● Records
◆ ◆ ◆ ◆ ◆ ◆ ◆
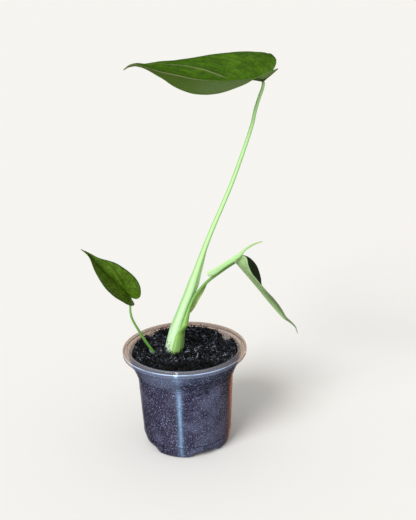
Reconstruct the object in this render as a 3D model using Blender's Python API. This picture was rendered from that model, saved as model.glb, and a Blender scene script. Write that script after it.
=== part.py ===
"""Young climbing houseplant with three heart-shaped leaves, in a clear nursery pot.

Frame: origin at the centre of the pot's foot, +Z up, -Y towards the front.
Sizes in the tables are millimetres and are scaled to metres when a mesh is made.
"""
import math

import bmesh
import bpy
from mathutils import Vector
from mathutils import noise

MM = 0.001
GAP = 0.3

# Pot
POT_HEIGHT = 74.5
RIM_RADIUS = 45.0
WALL = 0.8
POT_COLUMNS = 48
NOTCH_COUNT = 4
NOTCH_TURN = -64.0
NOTCH_HALF_WIDTH = 19.0
NOTCH_EDGE = 5.0
NOTCH_LIFT = 3.1
NOTCH_START = 13.0
NOTCH_FADE = 9.0
DRAIN_RADIUS = 2.2
DRAIN_REACH = 22.0

# Outer side of the pot from the foot's edge to the flange: radius, height
POT_SIDE = [(29.5, 0.0), (31.0, 1.4), (31.6, 4.0), (32.0, 6.5), (32.6, 10.5), (33.4, 25.0),
            (34.1, 40.0), (34.6, 50.0), (35.0, 54.0), (36.3, 58.0), (38.0, 62.0), (39.7, 66.0),
            (41.1, 71.4)]

# Outward lean of the pot's flare per millimetre of height
FLARE = (POT_SIDE[-1][0] - POT_SIDE[-2][0]) / (POT_SIDE[-1][1] - POT_SIDE[-2][1])

# Soil
SOIL_LEVEL = 70.0
SOIL_LUMP = 1.3
SOIL_SEED = 4.0

# Height of the soil against the wall: direction in degrees, height
SOIL_EDGE = [(-180, 70.6), (-165, 71.6), (-90, 71.2), (-20, 71.8), (8, 72.2), (22, 72.0),
             (28, 68.8), (35, 66.8), (41, 67.0), (46, 71.0), (52, 72.2), (87, 73.2),
             (108, 72.6), (122, 72.8), (129, 70.8), (137, 70.0), (142, 72.6), (150, 73.2),
             (165, 72.6), (174, 70.8), (180, 70.6)]

# Main stem: path from below the soil to the blade, then its diameter along the path
MAIN_PATH = [(-10.3, 3.0, 56.0), (-9.2, 3.0, 66.0), (-8.6, 3.0, 71.0), (-6.6, 3.0, 82.0),
             (-4.7, 3.0, 90.0), (-2.0, 3.0, 97.5), (1.5, 3.0, 107.0), (5.0, 3.0, 115.5),
             (10.3, 3.0, 130.5), (16.5, 3.0, 148.0), (23.7, 3.0, 165.5), (30.4, 3.0, 180.5),
             (36.9, 3.0, 195.8), (43.7, 3.0, 214.0), (50.3, 3.2, 233.0), (53.0, 3.4, 244.0),
             (55.6, 3.7, 252.0), (57.7, 3.9, 257.6), (58.3, 4.0, 260.6), (58.2, 4.0, 262.0)]
MAIN_WIDTHS = [(0.0, 11.0), (0.05, 11.6), (0.085, 11.6), (0.13, 10.3), (0.165, 9.0), (0.20, 8.0),
               (0.24, 7.4), (0.29, 7.1), (0.32, 6.7), (0.36, 5.3), (0.40, 4.5), (0.45, 3.8),
               (0.53, 3.2), (0.66, 2.9), (0.80, 2.6), (0.95, 2.3), (1.0, 2.0)]
MAIN_SIDES = 14
MAIN_RINGS = 44

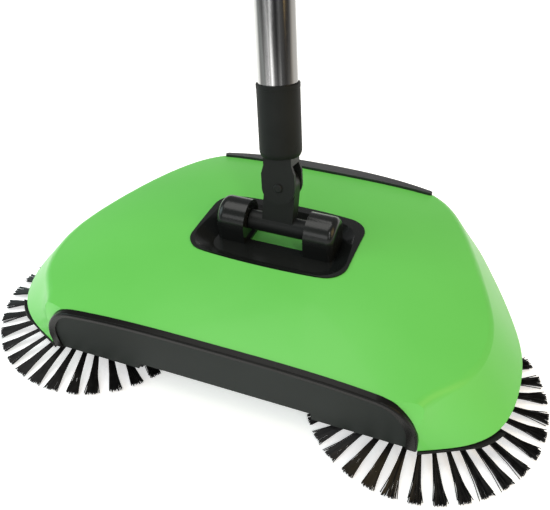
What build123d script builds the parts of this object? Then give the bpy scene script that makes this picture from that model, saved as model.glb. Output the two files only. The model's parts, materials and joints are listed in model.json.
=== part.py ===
◆ ◆ ◆ ◆ ◆ ◆ ◆
● Work required
Copy the records above exactly, from the first line through the line containing "DRAIN_REACH = 22.0", and include nothing else.

● Answer below
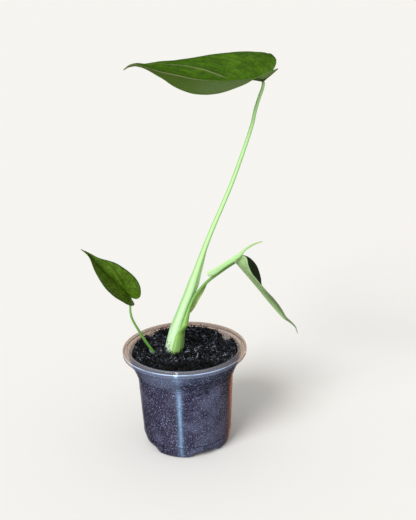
Reconstruct the object in this render as a 3D model using Blender's Python API. This picture was rendered from that model, saved as model.glb, and a Blender scene script. Write that script after it.
=== part.py ===
"""Young climbing houseplant with three heart-shaped leaves, in a clear nursery pot.

Frame: origin at the centre of the pot's foot, +Z up, -Y towards the front.
Sizes in the tables are millimetres and are scaled to metres when a mesh is made.
"""
import math

import bmesh
import bpy
from mathutils import Vector
from mathutils import noise

MM = 0.001
GAP = 0.3

# Pot
POT_HEIGHT = 74.5
RIM_RADIUS = 45.0
WALL = 0.8
POT_COLUMNS = 48
NOTCH_COUNT = 4
NOTCH_TURN = -64.0
NOTCH_HALF_WIDTH = 19.0
NOTCH_EDGE = 5.0
NOTCH_LIFT = 3.1
NOTCH_START = 13.0
NOTCH_FADE = 9.0
DRAIN_RADIUS = 2.2
DRAIN_REACH = 22.0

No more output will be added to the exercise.